• What you will do:
Repeat the material below exactly, line for line.

[Begin]

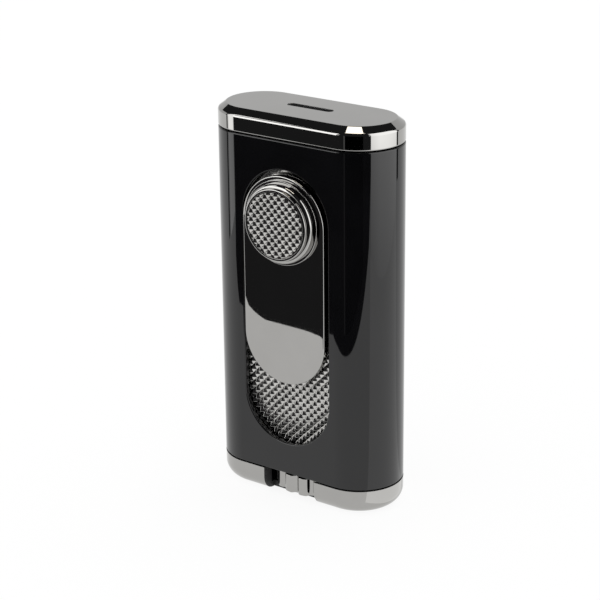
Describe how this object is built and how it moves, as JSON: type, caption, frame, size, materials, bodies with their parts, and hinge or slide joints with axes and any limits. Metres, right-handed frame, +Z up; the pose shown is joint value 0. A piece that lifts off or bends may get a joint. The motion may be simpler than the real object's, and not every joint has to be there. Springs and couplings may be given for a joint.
{
  "type": "butane torch",
  "caption": "Slim upright pocket butane torch: black lacquered shell between polished dark caps, sliding trigger plate with a round textured thumb button, adjuster wheel in the base.",
  "frame": {"origin": "middle of the flat underside of the base", "axes": "+Z up towards the flame slot, +X to the right with the trigger facing the user, -Y out of the trigger face"},
  "size_m": [0.0384, 0.0204, 0.075],
  "materials": {
    "lacquer": "high-gloss black lacquer on metal",
    "dark_chrome": "mirror-polished dark chrome",
    "texture_metal": "dark chrome in small sharp pyramids",
    "spring_steel": "bright drawn spring wire",
    "zinc_steel": "zinc-plated steel",
    "brass": "turned brass",
    "black_plastic": "fine matt moulding",
    "smoke_plastic": "smoke-tinted moulding",
    "rubber": "matt black rubber",
    "ceramic": "off-white ceramic",
    "red_lead": "red wire insulation"
  },
  "bodies": {
    "casing": {"outer_shell": "lacquer", "top_cap": "dark_chrome", "base_cap": "dark_chrome", "flame_shield": "zinc_steel", "backplate": "texture_metal", "return_spring": "spring_steel", "spring_guide_rod": "zinc_steel", "chassis_frame": "black_plastic", "wheel_spacer": "black_plastic", "tank_body": "smoke_plastic", "tank_gasket": "rubber", "tank_lid": "smoke_plastic", "flow_valve_body": "brass", "flow_valve_spring": "spring_steel", "flow_valve_nut": "brass", "lever_pin": "zinc_steel", "burner_bracket": "zinc_steel", "gas_hose": "rubber", "burner_body": "brass", "jet_orifice": "brass", "burner_nozzle": "brass", "piezo_case": "black_plastic", "piezo_element": "ceramic", "piezo_spring": "spring_steel", "electrode_insulator": "ceramic", "electrode_pin": "spring_steel", "ignition_lead": "red_lead", "fill_valve_body": "brass", "fill_valve_spring": "spring_steel", "fill_valve_ring": "rubber", "base_screw_1": "zinc_steel", "base_screw_2": "zinc_steel", "burner_screw_1": "zinc_steel", "burner_screw_2": "zinc_steel", "backplate_screw_1": "zinc_steel", "backplate_screw_2": "zinc_steel", "backplate_screw_3": "zinc_steel", "backplate_screw_4": "zinc_steel"},
    "trigger": {"slide_plate": "dark_chrome", "thumb_bezel": "dark_chrome", "thumb_pad": "texture_metal", "slide_carriage": "black_plastic", "slide_screw_left": "zinc_steel", "slide_screw_right": "zinc_steel"},
    "adjuster": {"adjuster_wheel": "dark_chrome", "adjuster_spindle": "brass"},
    "piezo_plunger_body": {"piezo_plunger": "black_plastic"},
    "lever": {"gas_lever": "zinc_steel"},
    "valve_stem": {"flow_valve_stem": "brass", "flow_valve_seal": "rubber"},
    "fill_stem": {"fill_valve_stem": "brass"}
  },
  "joints": [
    {"name": "slide_trigger", "type": "slide", "parent": "casing", "child": "trigger", "axis": [0, 0, -1], "range_m": [0, 0.006], "stiffness_N_per_m": 600, "springref_m": -0.004, "deforming": ["return_spring"]},
    {"name": "plunger_slide", "type": "slide", "parent": "casing", "child": "piezo_plunger_body", "axis": [0, 0, -1], "range_m": [0, 0.006], "deforming": ["piezo_spring"]},
    {"name": "gas_lever_pivot", "type": "hinge", "parent": "casing", "child": "lever", "pos_m": [0.0018, -0.003, 0.052], "axis": [1, 0, 0], "range_deg": [0, 10]},
    {"name": "flow_stem_lift", "type": "slide", "parent": "casing", "child": "valve_stem", "axis": [0, 0, 1], "range_m": [0, 0.0008], "deforming": ["flow_valve_spring"]},
    {"name": "adjuster_turn", "type": "hinge", "parent": "casing", "child": "adjuster", "pos_m": [0.0018, 0, 0.003], "axis": [0, 0, 1], "range_deg": [-135, 135]},
    {"name": "fill_stem_press", "type": "slide", "parent": "casing", "child": "fill_stem", "axis": [0, 0, 1], "range_m": [0, 0.0012], "stiffness_N_per_m": 100, "springref_m": -0.003, "deforming": ["fill_valve_spring"]}
  ],
  "couplings": [
    {"joint": "plunger_slide", "follows": "slide_trigger", "ratio": 1},
    {"joint": "gas_lever_pivot", "follows": "slide_trigger", "rad_per_m": 29.088},
    {"joint": "flow_stem_lift", "follows": "slide_trigger", "ratio": 0.13333}
  ]
}
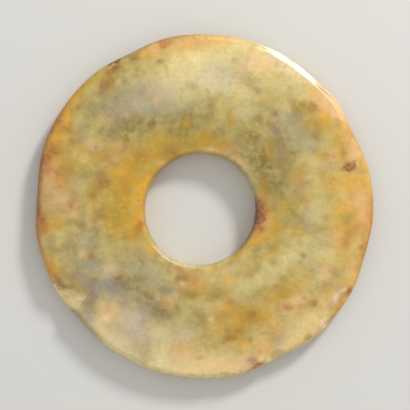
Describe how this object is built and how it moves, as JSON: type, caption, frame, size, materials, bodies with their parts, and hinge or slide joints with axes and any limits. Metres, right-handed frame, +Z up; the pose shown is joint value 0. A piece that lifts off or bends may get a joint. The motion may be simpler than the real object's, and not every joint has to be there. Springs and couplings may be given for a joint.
{
  "type": "jade bi disc",
  "caption": "Flat ring of mottled yellow-green nephrite with a central hole, thinned to a rounded, worn and chipped rim.",
  "frame": {"origin": "on the ground under the middle of the disc's outline; the hole's centre is about 1.8 mm to -X and 1.3 mm to -Y of it", "axes": "+Z up, through the hole and across the thickness, with the disc lying on its underside; +Y towards the rim's pale, bright side"},
  "size_m": [0.129, 0.1316, 0.0096],
  "materials": {
    "nephrite": "yellow-green nephrite with russet stains and pale weathering, waxy polish"
  },
  "bodies": {
    "root": {"jade_bi_disc": "nephrite"}
  },
  "joints": []
}
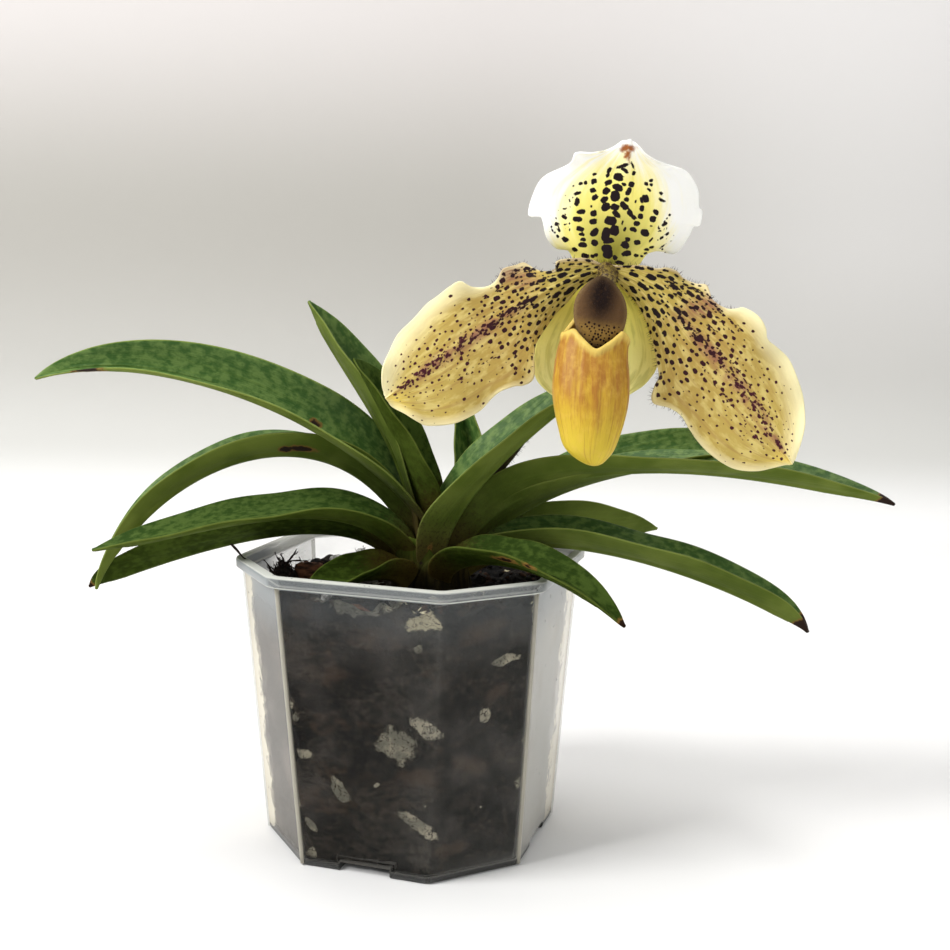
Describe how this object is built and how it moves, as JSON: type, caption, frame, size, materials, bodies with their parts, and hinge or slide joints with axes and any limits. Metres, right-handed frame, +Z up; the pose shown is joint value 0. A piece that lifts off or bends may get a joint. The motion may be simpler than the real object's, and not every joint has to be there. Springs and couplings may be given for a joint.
{
  "type": "potted slipper orchid",
  "caption": "Slipper orchid in flower: spotted petals and hooded sepal, deep pouch, arching folded strap leaves, in a clear square pot with cut corners.",
  "frame": {"origin": "middle of the pot's base, on the surface that it stands on", "axes": "+Z up out of the pot; -Y the side that the flower faces; +X to the right seen from that side, along the spread of the leaves"},
  "size_m": [0.2404, 0.1016, 0.1969],
  "materials": {
    "clear_pot": "clear, slightly milky",
    "medium": "matte",
    "bark": "matte",
    "perlite": "matte",
    "crown": "satin",
    "leaf": "satin",
    "scape": "matte",
    "ovary": "matte",
    "bract": "satin",
    "column": "satin",
    "staminode": "satin",
    "dorsal_sepal": "satin",
    "synsepal": "satin",
    "petal": "satin",
    "pouch": "gloss"
  },
  "bodies": {
    "root": {"pot": "clear_pot", "growing_medium": "medium", "crown": "crown", "bark_chip_01": "bark", "bark_chip_02": "bark", "bark_chip_03": "bark", "bark_chip_04": "bark", "perlite_01": "perlite", "perlite_02": "perlite", "perlite_03": "perlite", "perlite_04": "perlite", "perlite_05": "perlite", "leaf_01": "leaf", "leaf_02": "leaf", "leaf_03": "leaf", "leaf_04": "leaf", "leaf_05": "leaf", "leaf_06": "leaf", "leaf_07": "leaf", "leaf_08": "leaf", "leaf_09": "leaf", "leaf_10": "leaf", "leaf_11": "leaf", "leaf_12": "leaf", "leaf_13": "leaf", "leaf_14": "leaf", "leaf_15": "leaf", "scape": "scape", "ovary": "ovary", "bract": "bract", "column": "column", "staminode": "staminode", "dorsal_sepal": "dorsal_sepal", "synsepal": "synsepal", "petal_left": "petal", "petal_right": "petal", "pouch": "pouch"}
  },
  "joints": []
}
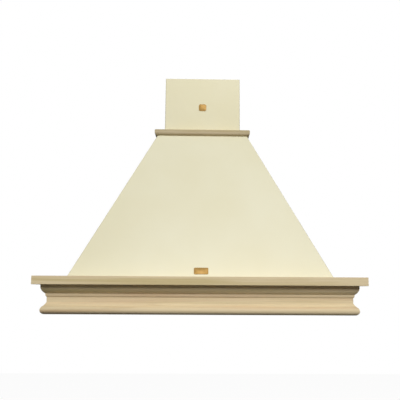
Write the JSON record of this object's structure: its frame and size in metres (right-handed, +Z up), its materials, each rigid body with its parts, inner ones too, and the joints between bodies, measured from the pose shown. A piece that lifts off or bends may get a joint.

[End]

• Solution to the problem:
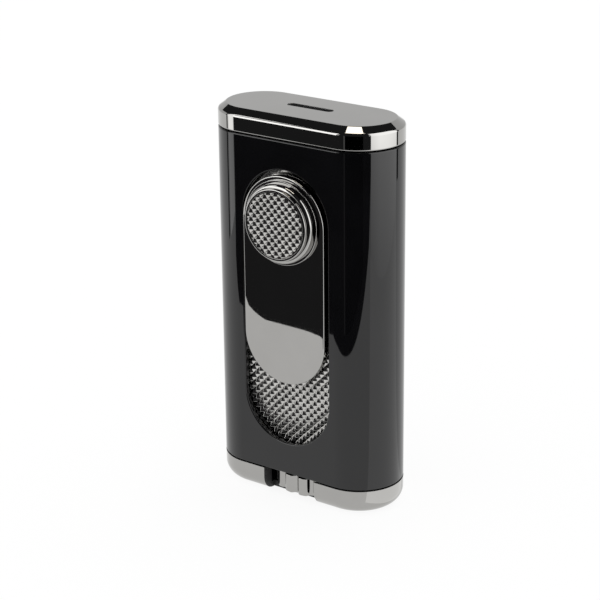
Describe how this object is built and how it moves, as JSON: type, caption, frame, size, materials, bodies with their parts, and hinge or slide joints with axes and any limits. Metres, right-handed frame, +Z up; the pose shown is joint value 0. A piece that lifts off or bends may get a joint. The motion may be simpler than the real object's, and not every joint has to be there. Springs and couplings may be given for a joint.
{
  "type": "butane torch",
  "caption": "Slim upright pocket butane torch: black lacquered shell between polished dark caps, sliding trigger plate with a round textured thumb button, adjuster wheel in the base.",
  "frame": {"origin": "middle of the flat underside of the base", "axes": "+Z up towards the flame slot, +X to the right with the trigger facing the user, -Y out of the trigger face"},
  "size_m": [0.0384, 0.0204, 0.075],
  "materials": {
    "lacquer": "high-gloss black lacquer on metal",
    "dark_chrome": "mirror-polished dark chrome",
    "texture_metal": "dark chrome in small sharp pyramids",
    "spring_steel": "bright drawn spring wire",
    "zinc_steel": "zinc-plated steel",
    "brass": "turned brass",
    "black_plastic": "fine matt moulding",
    "smoke_plastic": "smoke-tinted moulding",
    "rubber": "matt black rubber",
    "ceramic": "off-white ceramic",
    "red_lead": "red wire insulation"
  },
  "bodies": {
    "casing": {"outer_shell": "lacquer", "top_cap": "dark_chrome", "base_cap": "dark_chrome", "flame_shield": "zinc_steel", "backplate": "texture_metal", "return_spring": "spring_steel", "spring_guide_rod": "zinc_steel", "chassis_frame": "black_plastic", "wheel_spacer": "black_plastic", "tank_body": "smoke_plastic", "tank_gasket": "rubber", "tank_lid": "smoke_plastic", "flow_valve_body": "brass", "flow_valve_spring": "spring_steel", "flow_valve_nut": "brass", "lever_pin": "zinc_steel", "burner_bracket": "zinc_steel", "gas_hose": "rubber", "burner_body": "brass", "jet_orifice": "brass", "burner_nozzle": "brass", "piezo_case": "black_plastic", "piezo_element": "ceramic", "piezo_spring": "spring_steel", "electrode_insulator": "ceramic", "electrode_pin": "spring_steel", "ignition_lead": "red_lead", "fill_valve_body": "brass", "fill_valve_spring": "spring_steel", "fill_valve_ring": "rubber", "base_screw_1": "zinc_steel", "base_screw_2": "zinc_steel", "burner_screw_1": "zinc_steel", "burner_screw_2": "zinc_steel", "backplate_screw_1": "zinc_steel", "backplate_screw_2": "zinc_steel", "backplate_screw_3": "zinc_steel", "backplate_screw_4": "zinc_steel"},
    "trigger": {"slide_plate": "dark_chrome", "thumb_bezel": "dark_chrome", "thumb_pad": "texture_metal", "slide_carriage": "black_plastic", "slide_screw_left": "zinc_steel", "slide_screw_right": "zinc_steel"},
    "adjuster": {"adjuster_wheel": "dark_chrome", "adjuster_spindle": "brass"},
    "piezo_plunger_body": {"piezo_plunger": "black_plastic"},
    "lever": {"gas_lever": "zinc_steel"},
    "valve_stem": {"flow_valve_stem": "brass", "flow_valve_seal": "rubber"},
    "fill_stem": {"fill_valve_stem": "brass"}
  },
  "joints": [
    {"name": "slide_trigger", "type": "slide", "parent": "casing", "child": "trigger", "axis": [0, 0, -1], "range_m": [0, 0.006], "stiffness_N_per_m": 600, "springref_m": -0.004, "deforming": ["return_spring"]},
    {"name": "plunger_slide", "type": "slide", "parent": "casing", "child": "piezo_plunger_body", "axis": [0, 0, -1], "range_m": [0, 0.006], "deforming": ["piezo_spring"]},
    {"name": "gas_lever_pivot", "type": "hinge", "parent": "casing", "child": "lever", "pos_m": [0.0018, -0.003, 0.052], "axis": [1, 0, 0], "range_deg": [0, 10]},
    {"name": "flow_stem_lift", "type": "slide", "parent": "casing", "child": "valve_stem", "axis": [0, 0, 1], "range_m": [0, 0.0008], "deforming": ["flow_valve_spring"]},
    {"name": "adjuster_turn", "type": "hinge", "parent": "casing", "child": "adjuster", "pos_m": [0.0018, 0, 0.003], "axis": [0, 0, 1], "range_deg": [-135, 135]},
    {"name": "fill_stem_press", "type": "slide", "parent": "casing", "child": "fill_stem", "axis": [0, 0, 1], "range_m": [0, 0.0012], "stiffness_N_per_m": 100, "springref_m": -0.003, "deforming": ["fill_valve_spring"]}
  ],
  "couplings": [
    {"joint": "plunger_slide", "follows": "slide_trigger", "ratio": 1},
    {"joint": "gas_lever_pivot", "follows": "slide_trigger", "rad_per_m": 29.088},
    {"joint": "flow_stem_lift", "follows": "slide_trigger", "ratio": 0.13333}
  ]
}
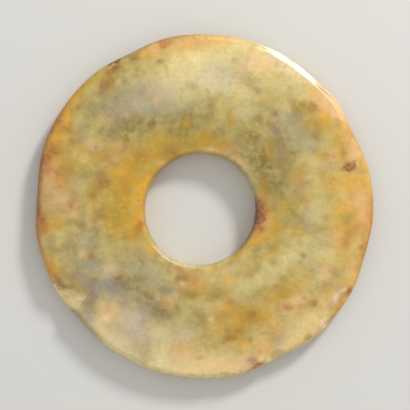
Describe how this object is built and how it moves, as JSON: type, caption, frame, size, materials, bodies with their parts, and hinge or slide joints with axes and any limits. Metres, right-handed frame, +Z up; the pose shown is joint value 0. A piece that lifts off or bends may get a joint. The motion may be simpler than the real object's, and not every joint has to be there. Springs and couplings may be given for a joint.
{
  "type": "jade bi disc",
  "caption": "Flat ring of mottled yellow-green nephrite with a central hole, thinned to a rounded, worn and chipped rim.",
  "frame": {"origin": "on the ground under the middle of the disc's outline; the hole's centre is about 1.8 mm to -X and 1.3 mm to -Y of it", "axes": "+Z up, through the hole and across the thickness, with the disc lying on its underside; +Y towards the rim's pale, bright side"},
  "size_m": [0.129, 0.1316, 0.0096],
  "materials": {
    "nephrite": "yellow-green nephrite with russet stains and pale weathering, waxy polish"
  },
  "bodies": {
    "root": {"jade_bi_disc": "nephrite"}
  },
  "joints": []
}
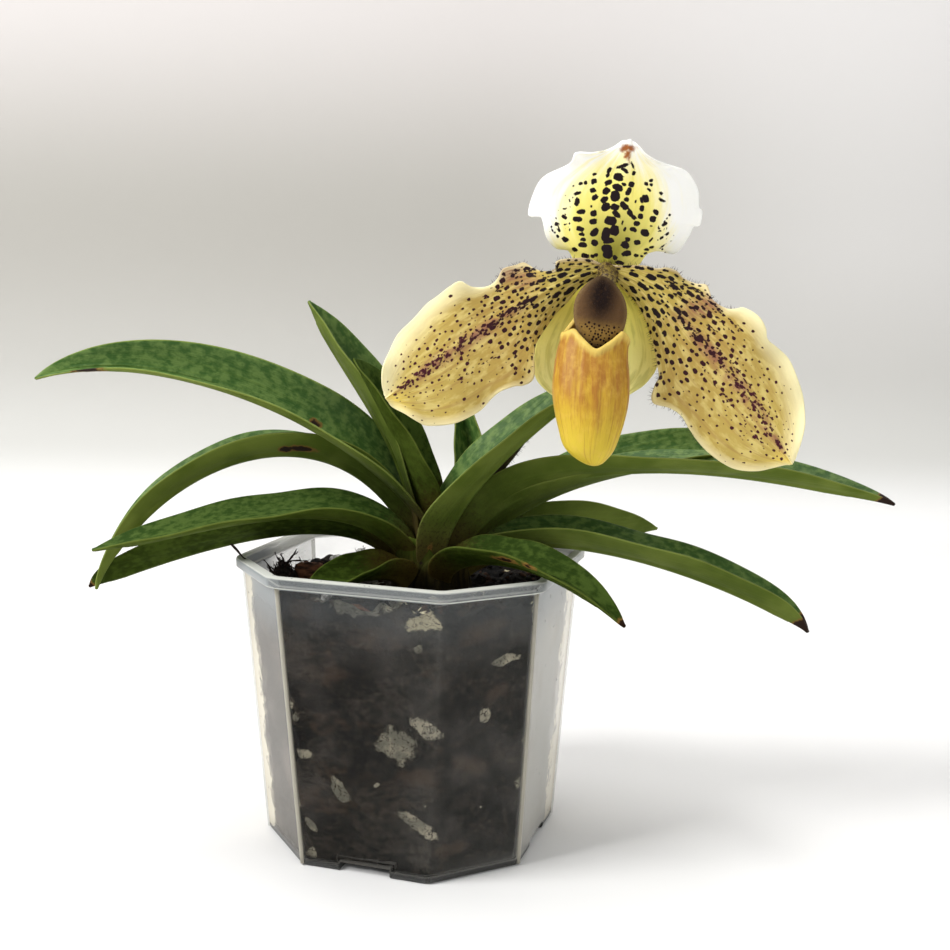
Describe how this object is built and how it moves, as JSON: type, caption, frame, size, materials, bodies with their parts, and hinge or slide joints with axes and any limits. Metres, right-handed frame, +Z up; the pose shown is joint value 0. A piece that lifts off or bends may get a joint. The motion may be simpler than the real object's, and not every joint has to be there. Springs and couplings may be given for a joint.
{
  "type": "potted slipper orchid",
  "caption": "Slipper orchid in flower: spotted petals and hooded sepal, deep pouch, arching folded strap leaves, in a clear square pot with cut corners.",
  "frame": {"origin": "middle of the pot's base, on the surface that it stands on", "axes": "+Z up out of the pot; -Y the side that the flower faces; +X to the right seen from that side, along the spread of the leaves"},
  "size_m": [0.2404, 0.1016, 0.1969],
  "materials": {
    "clear_pot": "clear, slightly milky",
    "medium": "matte",
    "bark": "matte",
    "perlite": "matte",
    "crown": "satin",
    "leaf": "satin",
    "scape": "matte",
    "ovary": "matte",
    "bract": "satin",
    "column": "satin",
    "staminode": "satin",
    "dorsal_sepal": "satin",
    "synsepal": "satin",
    "petal": "satin",
    "pouch": "gloss"
  },
  "bodies": {
    "root": {"pot": "clear_pot", "growing_medium": "medium", "crown": "crown", "bark_chip_01": "bark", "bark_chip_02": "bark", "bark_chip_03": "bark", "bark_chip_04": "bark", "perlite_01": "perlite", "perlite_02": "perlite", "perlite_03": "perlite", "perlite_04": "perlite", "perlite_05": "perlite", "leaf_01": "leaf", "leaf_02": "leaf", "leaf_03": "leaf", "leaf_04": "leaf", "leaf_05": "leaf", "leaf_06": "leaf", "leaf_07": "leaf", "leaf_08": "leaf", "leaf_09": "leaf", "leaf_10": "leaf", "leaf_11": "leaf", "leaf_12": "leaf", "leaf_13": "leaf", "leaf_14": "leaf", "leaf_15": "leaf", "scape": "scape", "ovary": "ovary", "bract": "bract", "column": "column", "staminode": "staminode", "dorsal_sepal": "dorsal_sepal", "synsepal": "synsepal", "petal_left": "petal", "petal_right": "petal", "pouch": "pouch"}
  },
  "joints": []
}
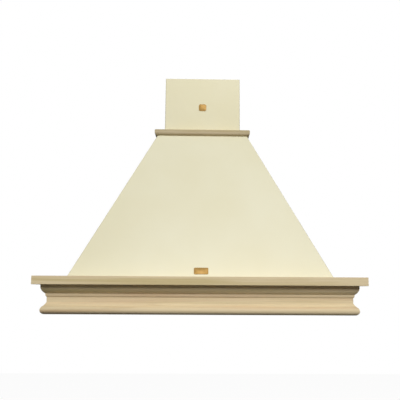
Write the JSON record of this object's structure: its frame and size in metres (right-handed, +Z up), its materials, each rigid body with its parts, inner ones too, and the joints between bodies, measured from the pose shown. A piece that lifts off or bends may get a joint.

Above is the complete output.